Three Drills to Improve Your Golf Performance
By Vinnie Manginelli, PGA
In golf or any other sport, drills help bridge the gap between learning and doing. The concepts presented by your coach or fitness trainer might be verbal or demonstrable, but how do you apply these changes in movement and position to your actual golf swing?
PGA Professional Brian Newman of Orange Whip Golf Fitness X, shares three very beneficial drills below that will have a huge impact on your golf swing — not through intense repetition on the range, but through a focus on your body.
Drill 1: Feet Together — L to L Swings (5-10 reps)
What to do:
- With the feet together, make a three-quarter backswing and follow-through, continuously swinging back and forth without stopping.
- On the backswing, get the lead arm and the club’s shaft to create the letter “L” when the lead arm is parallel to the ground.
- On the forward swing, create an “L” with the trail arm and the club’s shaft when the trail arm is parallel to the ground.
- When creating the “L” position on both sides of the swing, attempt to get the butt of the club to point toward the ground on an extended line of the ball.
- Hit the ground at the same spot during the forward swing as you do when returning to the backswing.
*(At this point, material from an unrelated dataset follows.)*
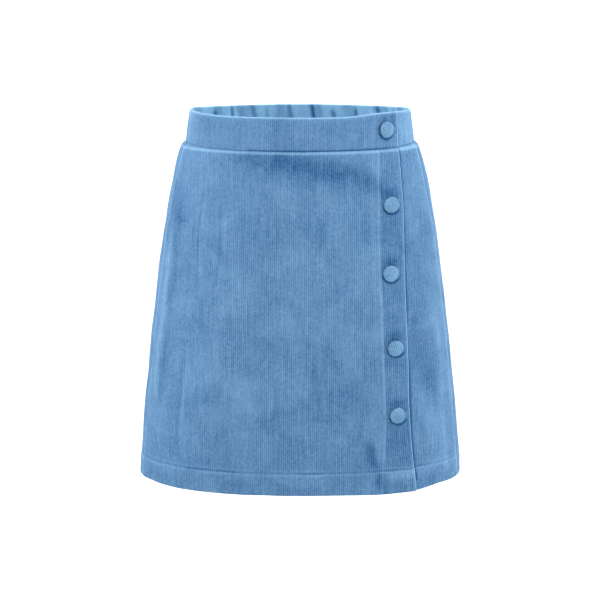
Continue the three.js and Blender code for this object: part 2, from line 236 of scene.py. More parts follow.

- Be sure to shift your weight from your back foot to your front foot (downswing) and vice versa during the backswing.
- Creates a consistent low point of the swing and keeps the player balanced
- Syncs the arms and body and trains the proper levers and wrist hinge
- Enhances rhythm, tempo and balance
- Can be done with or without a golf ball
- Great progression to teach rotation and weight shift
- Improves core, hip and leg strength, as well as stability, flexibility and mobility
- Suitable for all skill levels
Drill 2: Elbow Block Drill (5-10 reps)
What to do:
- Block the trail elbow by reaching the lead arm across the body and position the back of the lead hand behind the elbow.
- On the backswing, maintain the lead hand’s “blocked” position behind your trail elbow.
- Rotate the trail arm externally through the shoulder to point the elbow toward the ground at the top of your swing.
- Begin the downswing and, while still blocking the trail elbow, allow the trail elbow to lead the downswing, pointing toward the ground as the body begins to rotate.
- Swing to a full finish, maintaining the elbow block.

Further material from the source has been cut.